CHP'nin günümüzde bunları yapamadığını belirten Erdoğan, “Fırsatını bulsalar, nasıl ki bölücü terör örgütünün arkasında olduğu parti bir yerlerde oyları aldılar istedikleri gibi kullandılar, muhtarları tehdit ettiler, ondan sonra da oyları kendileri istedikleri gibi kullanmak suretiyle silme sandıklardan kendi hesaplarına netice çıkarttılar. Seçim sandığındaki oya çıkmakla ırza sahip çıkmayı aynı gören bir demokrasi mirasına sahip olduğumuzu asla unutmayacağız. Milletimiz hiçbir hakkı gibi iradesinin sandığa özgürce yansıtma hakkını da öyle kolay almamıştır. Rahmetli Menderes sandıktan çıktığı halde arkasında CHP'lilerin olduğu darbecilerin urganından kendisini kurtaramamıştır. Aynı CHP sandıktan çıkan rahmetli Türkeş ve arkadaşlarını 12 Eylül'de en ağır işkencelere maruz bırakarak idamla yargılayanların mirasçılarını bugünlerde yeniden vitrine çıkartmak suretiyle 60 yıldır hiç değişmediğini gösteriyor. Milletten aldığı yetki ile başbakanlık görevine gelen rahmetli Erbakan'ı bin bir hile ve baskı ile alaşağı eden de yine aynı kafadır. Bölücü terör örgütünün güdümündeki siyasi parti ile girdiği yakın ilişki CHP'nin gerçek yüzünün sadece bir kısmıdır. Biz adeta anayasa değiştirecek güce sahipken partimizi kapatmaya yeltendiler. CHP'nin başındakiler de ‘Ankara'da da savcılar hakimler varmış' dediler.

Aynı CHP, değişen bir şey yok. Bu kadar güçlü geleceksin, millet sana böyle bir yetki verecek ve bu CHP zihniyeti partimizi kapatma noktasında adımlarını atacak.
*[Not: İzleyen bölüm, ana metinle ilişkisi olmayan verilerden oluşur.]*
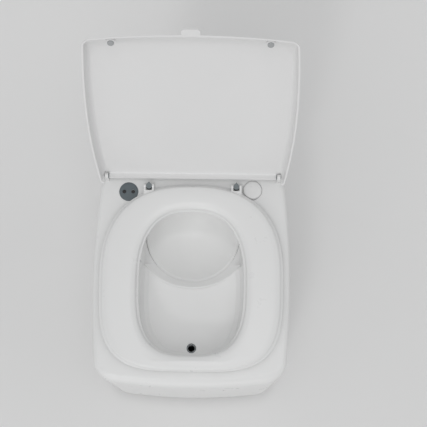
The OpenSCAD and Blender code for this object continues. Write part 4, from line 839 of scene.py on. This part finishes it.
def rear_space(g, bottom):
    """The room of the turning bowl, or with g the insert's outside round it."""
    mid = clip_poly(hole_points(THROAT + g), on_disc(DIV_R + g))
    arc = [p for p in circle(DIV_R + g, 0, DIV_MID, 480) if inside_hole(p, THROAT + g)]
    loops = [
        [(x, y, LIP_Z - g) for x, y in circle(LIP_R + g, 0, BOWL_Y)],
        [(x, y, CHUTE_TOP) for x, y in circle(CHUTE_R + g, 0, BOWL_Y)],
        [(x, y, DIV_Z - 1 - g) for x, y in mid + arc],
        [(x, y, DIV_Z - g) for x, y in mid + arc],
        [(x, y, DECK - WALL) for x, y in clip_poly(hole_points(RIM + g), lambda p: p[1] >= SPLIT)],
    ]
    room = hull_mesh("insert_shell", loops)
    low_top = LIP_Z if g else LIP_LOW
    low = cyl("low", CHUTE_R + g, bottom, low_top, (0, BOWL_Y, 0), n=160, slot="inner_plastic")
    lip = cyl("lip", LIP_R + g, LIP_LOW - 1, LIP_Z + 0.1, (0, BOWL_Y, 0), n=160, slot="inner_plastic")
    return boolean(boolean(room, low, "UNION"), lip, "UNION")


def front_space(g):
    """The urine tray's room, or with g the insert's outside round it."""
    c, s = math.cos(math.radians(TRAY_SLOPE)), math.sin(math.radians(TRAY_SLOPE))

    def tray_part(grow):
        return clip_poly(hole_points(grow), lambda p: p[1] <= TRAY_END)

    loops = [[(x, y, DECK - WALL) for x, y in tray_part(RIM + g)]]
    # What each outline below is drawn in by, its height over the tray and what g takes off that
    for inward, up, share in ((2, 34, 0), (5, 21, 0.6), (9, 12, 0.8), (15, 4.5, 0.9), (24, 0, 1)):
        z = TRAY_Z + (up - g * share)
        flat = tray_part(RIM - inward + g)
        loops.append([(x, DIV_Y + (y - DIV_Y) * c, z + (y - DIV_Y) * s) for x, y in flat])
    return hull_mesh("tray_space", loops)


def build_insert():
    under = DECK - WALL
    body = rear_space(INSERT_T, CHUTE_LOW)
    boolean(body, front_space(INSERT_T), "UNION")
    edge = hole_points(RIM + FLANGE_OUT, COARSE_HOLE_STEPS)
    boolean(body, prism("flange", edge, under - FLANGE_T, under - FLANGE_GAP, "inner_plastic"), "UNION")
    drain = (0, DRAIN_Y, 0)
    boolean(body, cyl("boss", DRAIN_BOSS_R, DRAIN_Z - DRAIN_BOSS, DRAIN_Z - 0.5, drain, n=64), "UNION")
    for s in (-1, 1):
        ends = sided(s, CHUTE_R, CHUTE_R + BOSS_OUT)
        boolean(body, cyl("boss", SHAFT_BOSS_R, *ends, BOWL_AXIS, axis="X", n=64), "UNION")
    boolean(body, rear_space(0, CHUTE_LOW - 1))
    tray = front_space(0)
    boolean(tray, cyl("ridge", DIV_R + DIV_T, 0, DIV_Z, (0, DIV_MID, 0), n=256))
    boolean(body, tray)
    boolean(body, cyl("cut", DRAIN_SEAT_R, DRAIN_Z - DRAIN_SINK, DRAIN_Z + 20, drain, n=64))
    boolean(body, cyl("cut", DRAIN_BORE_R, DRAIN_Z - 30, DRAIN_Z + 10, drain, n=64))
    for s in (-1, 1):
        ends = sided(s, CHUTE_R - 4, CHUTE_R + BOSS_OUT + 1)
        boolean(body, cyl("cut", BUSH_R, *ends, BOWL_AXIS, axis="X", n=64))
    boolean(body, box_piece("cut", (-300, -300, under), (300, 300, DECK + 20)))
    polish(body, bevel=1.6, angle=24, segments=4, limit=28)
    return place(body, "body", "bowl_insert")


# Turning bowl

def build_bowl(steps=40):
    r, rim = BOWL_R, BOWL_RIM
    below_rim = 0.995  # the outside begins a little below the rim's rounding
    inner = (r * r + BOWL_DEPTH * BOWL_DEPTH) / (2 * BOWL_DEPTH)
    outer = inner + BOWL_T
    cz = rim - BOWL_DEPTH + inner

    def on_ball(radius, a):
        return radius * math.sin(a), cz - radius * math.cos(a)

    a_in, a_out = math.asin(r / inner), math.acos((cz - rim) / outer)
    ro = outer * math.sin(a_out)
    profile = [on_ball(inner, a_in * k / steps) for k in range(steps + 1)]
    profile += [(r + 0.5, rim - 0.2), (r + 1.2, rim), (ro - 1.2, rim), (ro - 0.3, rim - 0.3)]
    profile += [on_ball(outer, a_out * (1 - k / steps) * below_rim) for k in range(steps + 1)]
    bowl = revolve("bowl_shell", profile, (0, BOWL_Y, 0), slot="inner_plastic", n=160)
    half_circle = [on_ball(inner, math.pi * k / steps) for k in range(steps + 1)]
    ball = revolve("ball", half_circle, (0, BOWL_Y, 0))
    hubs = [cyl("hub", HUB_R, *sided(s, HUB_IN, HUB_OUT), BOWL_AXIS, axis="X", n=64, slot="inner_plastic")
            for s in (-1, 1)]
    for hub in hubs:
        boolean(hub, ball, keep=True)
        boolean(bowl, hub, "UNION")
    bpy.data.objects.remove(ball)
    for s in (-1, 1):
        boolean(bowl, cyl("cut", SHAFT_R, *sided(s, r, HUB_OUT + 1), BOWL_AXIS, axis="X", n=48))
    polish(bowl, bevel=0.5, angle=34)
    # the bowl is painted brighter to stand in for light that its shaded dish does not get
    look(bowl, "bowl_painted_light")
    return place(bowl, "turning_bowl", "rotating_bowl")


# Button, sensor and drain, as (radius, height) outlines

def lifted(profile, z):
    return [(r, z + h) for r, h in profile]


def build_button():
    profile = [
        (0, 3.5), (8, 3.48), (13, 3.4), (16, 3.2), (17.6, 2.9), (18.6, 2.3), (19.1, 1.4), (19.2, 0.4),
        (19.2, -0.35), (19.35, -0.5), (19.8, -0.5), (19.8, -13), (16.7, -13), (16.7, -3), (4, -3),
        (4, -36), (0, -36),
    ]
    cap = revolve("button_cap", lifted(profile, DECK), (*BUTTON, 0), n=128)
    polish(cap, bevel=0.3, angle=40)
    return place(cap, "button", "push_button")


def build_sensor():
    profile = [
        (0, 0.8), (17.6, 0.8), (19.0, 0.62), (19.7, 0.1), (19.8, -1.2), (16.8, -1.2), (16.8, -16),
        (0, -16),
    ]
    plate = revolve("sensor_plate", lifted(profile, DECK), (*SENSOR, 0), slot="grey_plastic", n=128)
    for s in (-1, 1):
        where = (SENSOR[0] + s * WINDOW_X, SENSOR[1], 0)
        boolean(plate, cyl("cut", WINDOW_R, DECK - 7, DECK + 3, where, n=48))
    polish(plate, bevel=0.35, angle=30)
    return place(plate, "body", "sensor_face")


def build_drain():
    z = DRAIN_Z - DRAIN_SINK
    profile = [
        (7.7, 0.2), (7.9, 0.9), (8.3, 1.2), (9.2, 1.2), (9.7, 0.9), (10, 0.3), (10, 0), (8.7, 0),
        (8.7, -22.8), (7.7, -22.8),
    ]
    ring = revolve("drain_lip", lifted(profile, z), (0, DRAIN_Y, 0), slot="grey_plastic", n=96)
    polish(ring, bevel=0.0, angle=40)
    # The inner lip and the upper part of the bore are painted near white, a painted highlight for the
    # light they catch
    lip_r, bore_depth = 8.2, 12
    ring.data.materials.append(MAT["bore_painted_light"])
    for face in ring.data.polygons:
        c = face.center
        if math.hypot(c.x, c.y - DRAIN_Y * MM) < lip_r * MM and c.z > (z - bore_depth) * MM:
            face.material_index = 1
    return place(ring, "body", "drain_ring")


# Nodes that stay as they are in the part: their materials, and a fine bevel

FINISH = {"seat_posts": "post_grey"}


def dress():
    for name, ob in frame["nodes"].items():
        if ob.hide_render:
            continue
        look(ob, FINISH.get(name, SLOT_OF[name]))
        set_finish(ob, SLOT_OF[name])
        bevel_edges(ob, width=0.25, segments=2, angle=40)


# Floor and light

def stage(half=30.0):
    """A flat floor, with its half width in metres."""
    mesh = bpy.data.meshes.new("floor")
    corners = [(x * half, y * half, 0) for x, y in ((-1, -1), (1, -1), (1, 1), (-1, 1))]
    mesh.from_pydata(corners, [], [(0, 1, 2, 3)])
    ob = add_object("floor", mesh)
    m, nt, shader = tree("pale_floor")
    clouds = noise(nt, coordinates(nt), scale=3.0, detail=5.0)
    tint(nt, shader, clouds, (0.76, 0.757, 0.753), (0.775, 0.772, 0.768))
    shader.inputs["Roughness"].default_value = 0.8
    shader.inputs["Specular IOR Level"].default_value = 0.1
    mesh.materials.append(m)


def soft_light(name, toward, spread, power):
    """A far, soft lamp: the direction points from the object to the lamp, the spread is in degrees."""
    lamp = bpy.data.lights.new(name, "SUN")
    lamp.energy = power
    lamp.angle = math.radians(spread)
    ob = add_object(name, lamp)
    ob.rotation_mode = "QUATERNION"
    ob.rotation_quaternion = (-Vector(toward)).to_track_quat("-Z", "Y")


def world(light=0.49, extra=0.17):
    """An even sky; the lens, mirrors and clear pieces see it as pale as the floor, brighter by extra."""
    w = bpy.data.worlds.new("studio")
    w.use_nodes = True
    nt = w.node_tree
    sky = nt.nodes["Background"]
    sky.inputs["Color"].default_value = (0.98, 0.99, 1.0, 1)
    path = nt.nodes.new("ShaderNodeLightPath")
    seen = path.outputs["Is Camera Ray"]
    for ray in ("Is Glossy Ray", "Is Transmission Ray"):
        either = nt.nodes.new("ShaderNodeMath")
        either.operation = "MAXIMUM"
        nt.links.new(seen, either.inputs[0])
        nt.links.new(path.outputs[ray], either.inputs[1])
        seen = either.outputs[0]
    level = nt.nodes.new("ShaderNodeMath")
    level.operation = "MULTIPLY_ADD"
    nt.links.new(seen, level.inputs[0])
    level.inputs[1].default_value = extra
    level.inputs[2].default_value = light
    nt.links.new(level.outputs[0], sky.inputs["Strength"])
    bpy.context.scene.world = w


def lights():
    soft_light("overhead", (0.02, -0.2, 1), 30, 0.3)
    soft_light("key", (-0.22, -0.6, 1), 7, 0.2)
    soft_light("front_fill", (-0.25, -1, 0.45), 50, 0.61)
    soft_light("left_fill", (-1, -0.1, 0.7), 50, 0.14)
    soft_light("top_edge", (0, 0.05, 1), 3, 0.12)
    soft_light("right_fill", (1, -0.1, 0.6), 50, 0.2)
    soft_light("rear_fill", (0.1, 1, 0.8), 50, 0.07)


# The whole scene

photo_camera()
build_deck()
build_casing()
build_seat()
build_lid()
build_bumpers()
build_insert()
build_bowl()
build_button()
build_sensor()
build_drain()
dress()
stage()
world()
lights()
bpy.context.scene.view_settings.view_transform = "Standard"
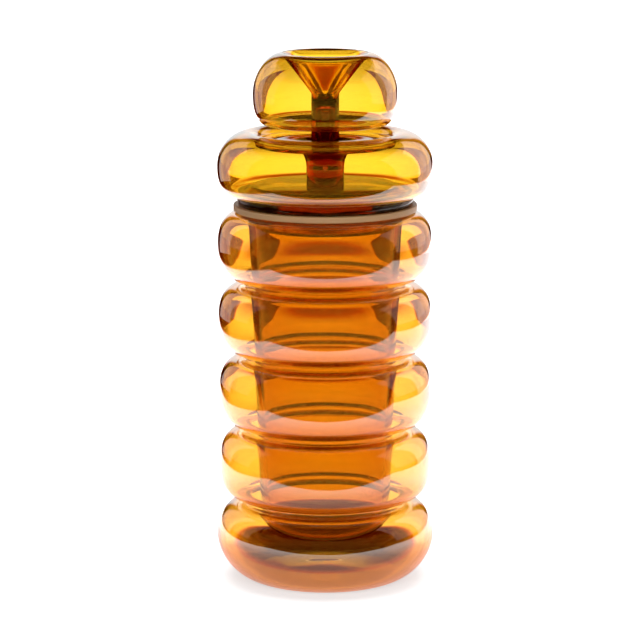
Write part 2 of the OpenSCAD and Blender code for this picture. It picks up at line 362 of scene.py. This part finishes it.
LID_DISH_H = 0.0037
STEM_BORE_R = 0.0042
LID_CURVE_STEPS = 12
LID_CORNER_STEPS = 6

dish = [
    (
        LID_DISH_R - LID_DISH_BANK * (1 - t),
        LID_FLOOR_Z + LID_DISH_H * (1 + math.cos(math.pi * t)) / 2,
    )
    for t in evenly(BLEND_STEPS)
]
corner_z = DIMPLE_Z + DIMPLE_CORNER_R
bank = [
    (
        LID_CROWN_R - DIMPLE_BANK * math.sin(turn),
        corner_z + (LID_CROWN_Z - corner_z) * math.cos(turn),
    )
    for turn in (QUARTER_TURN * t for t in evenly(LID_CURVE_STEPS))
]
corner_centre = (LID_CROWN_R - DIMPLE_BANK - DIMPLE_CORNER_R, corner_z)
corner = arc(corner_centre, DIMPLE_CORNER_R, 0, -90, LID_CORNER_STEPS)
lid = turned(
    "lid",
    joined(
        [(0, LID_FLOOR_Z + LID_DISH_H)],
        dish,
        level_to_widest(LID_FLOOR_R, LID_R, LID_MIDDLE_Z, -LID_DROP, LID_UNDER_SQUARENESS),
        widest_to_level(LID_CROWN_R, LID_R, LID_MIDDLE_Z, LID_RISE, LID_CROWN_SQUARENESS),
        bank,
        corner,
        [(STEM_BORE_R, DIMPLE_Z)],
    ),
)
walled(lid, LID_WALL)
pale_amber = amber_glass("pale_amber", (0.975, 0.885, 0.50), polished=True)
lid.data.materials.append(pale_amber)
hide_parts("lid_shell")
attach(lid, "lid")

# ---- Plug under the lid -----------------------------------------------------------------------
# A stepped glass cup fused under the lid. Its collar carries the lid above the seal, and its cup
# fills the mouth inside the seal's sleeve.
PLUG_WALL = 0.0026
PLUG_R = SEAL_BORE_R - FUSED
PLUG_CORNER_R = 0.0115
PLUG_CORNER_STEPS = 12
COLLAR_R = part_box("lid_plug")[1].x
COLLAR_Z = SEAL_TOP_Z
PLUG_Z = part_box("lid_plug")[0].z


def plug_side(inwards):
    """One side of the cup, moved in from its outside."""
    corner = (PLUG_R - PLUG_CORNER_R, PLUG_Z + PLUG_CORNER_R)
    return [
        (0, PLUG_Z + inwards),
        *arc(corner, PLUG_CORNER_R - inwards, -90, 0, PLUG_CORNER_STEPS),
        (PLUG_R - inwards, COLLAR_Z + inwards + FUSED),
        (COLLAR_R - inwards, COLLAR_Z + inwards + FUSED),
        (COLLAR_R - inwards, LID_FLOOR_Z + FUSED),
    ]


plug = turned("plug", plug_side(0) + plug_side(PLUG_WALL)[::-1])
plug.data.materials.append(thick_amber)
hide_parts("lid_plug")
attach(plug, "lid")

# ---- Column inside the lid --------------------------------------------------------------------
# A solid column of glass between the lid's floor and the dimple, cut from a rod.
# It is fused at both ends, and spreads where it meets the dimple.
COLUMN_R = 0.0121
COLUMN_SPREAD = 0.0041
COLUMN_SPREAD_H = 0.014
COLUMN_SPREAD_STEPS = 12
column_foot_z = LID_FLOOR_Z + LID_DISH_H + LID_WALL - FUSED
column_head_z = DIMPLE_Z - LID_WALL + FUSED

column = turned(
    "column",
    [(0, column_foot_z), (COLUMN_R, column_foot_z)]
    + [
        (COLUMN_R + COLUMN_SPREAD * t * t, column_head_z - COLUMN_SPREAD_H * (1 - t))
        for t in evenly(COLUMN_SPREAD_STEPS)
    ]
    + [(0, column_head_z)],
)
deep_amber = amber_glass("deep_amber", (0.95, 0.81, 0.4))
column.data.materials.append(deep_amber)
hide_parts("lid_column")
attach(column, "lid")

# ---- Knob -------------------------------------------------------------------------------------
# A smaller blown ring of amber glass with an open crown, level underneath.
# Its floor is fused round the stem, and its crown to the funnel.
KNOB_WALL = 0.0024
KNOB_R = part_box("knob_shell")[1].x
KNOB_FLOOR_Z, KNOB_CROWN_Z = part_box("knob_shell")[0].z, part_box("knob_shell")[1].z
KNOB_DROP = 0.020
KNOB_MIDDLE_Z = KNOB_FLOOR_Z + KNOB_DROP
KNOB_FLOOR_INSET = 0.0107
KNOB_FLOOR_R = KNOB_R - KNOB_FLOOR_INSET
KNOB_RISE = KNOB_CROWN_Z - KNOB_MIDDLE_Z
KNOB_UNDER_SQUARENESS = 2.5
KNOB_CROWN_SQUARENESS = 1.9
FUNNEL_R = 0.0275
STEM_R = 0.009

knob = turned(
    "knob",
    joined(
        [(STEM_R - FUSED, KNOB_FLOOR_Z)],
        level_to_widest(KNOB_FLOOR_R, KNOB_R, KNOB_MIDDLE_Z, -KNOB_DROP, KNOB_UNDER_SQUARENESS),
        widest_to_level(FUNNEL_R, KNOB_R, KNOB_MIDDLE_Z, KNOB_RISE, KNOB_CROWN_SQUARENESS),
    ),
)
walled(knob, KNOB_WALL)
knob.data.materials.append(pale_amber)
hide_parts("knob_shell")
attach(knob, "lid")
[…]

Bugün karşımızda yıllardır iktidardan uzak kalmış olmanın mahcubiyeti ile demokrasi ve özgürlük havariliğine soyunan bir CHP olması kimseyi aldatmasın. Şimdi yanlarında yoldaşları ve yandaşları var. Bu yoldaşları ve yandaşları ile beraber karşımızda Cumhur İttifakı'na karşı bir ittifak oluşturdular. Başarılı olamayacaklar. Yine onlara 31 Mart'ta benim vatandaşlarım gereken cevabı sandıkta verecektir.

İş başında bulundukları belediyelerden, kendi partilerinin içindeki uygulamalardan çok iyi biliyoruz ki, bu kılıfın altında gücü eline geçirme umudu ile yanıp tutuşan yontulmamış bir faşist zihniyet vardır. Biz sandığın namusunu koruduğumuz sürece CHP'nin milletimizin gönlünde yer edinerek o sandıktan çıkma şansı zaten yoktur. Bugün CHP'ye oy verenlerin ya aileden gelen bir alışkanlıkla ya ideolojik bağnazlıkla ya da biz kendimizi doğru şekilde anlatamadığımız için bu partinin yalanlarına kanarak oraya meyledenlerden oluştuğunu biliyoruz. AK Parti ve Cumhur İttifakı olarak biz milletimizle gönül bağımızı güçlendirdikçe CHP7nin giderek marjinalleşeceğine ve siyasetin denkleminden çıkacağına ben inanıyorum. Önümüzdeki seçimde CHP'nin devre dışı kalışının da miladı olacaktır”
şeklinde konuştu.

“Bir gece sizi de arayabilirim”

Seçimlerde nelere dikkat edilmesi gerektiğini, hangi konularda hassas davranılması gerektiğini seçim koordinasyon merkezi görevlilerine anlatan Erdoğan, AK Parti İstanbul İl Başkanının kendisine “Biz bütün sandıklarda sandık kurulu üyelerini belirledik, klase ettik” dediğini belirten Erdoğan, getirilen listeden rastgele 10-15 sandık kurulu üyesini gece yarısı aradığını söyledi. Erdoğan, “Birkaç tanesi henüz hangi sandıkta görevli olduğunu bilmiyordu. Bilenler vardı. Bir de ‘bize henüz tebliğ edilmedi' diyerek işin idraki içinde olanlar vardı. Bir gece sizi de arayabilirim. Bu işi sıkı tutacağız, hafife almayacağız. Sıkı tutacağız ki 31 Mart'ta Allah'ın izni ile sandıktan biz çıkalım. Şimdi biz burada söyledik, hemen o malum zat da aramaya başlayabilir” ifadelerini kullandı.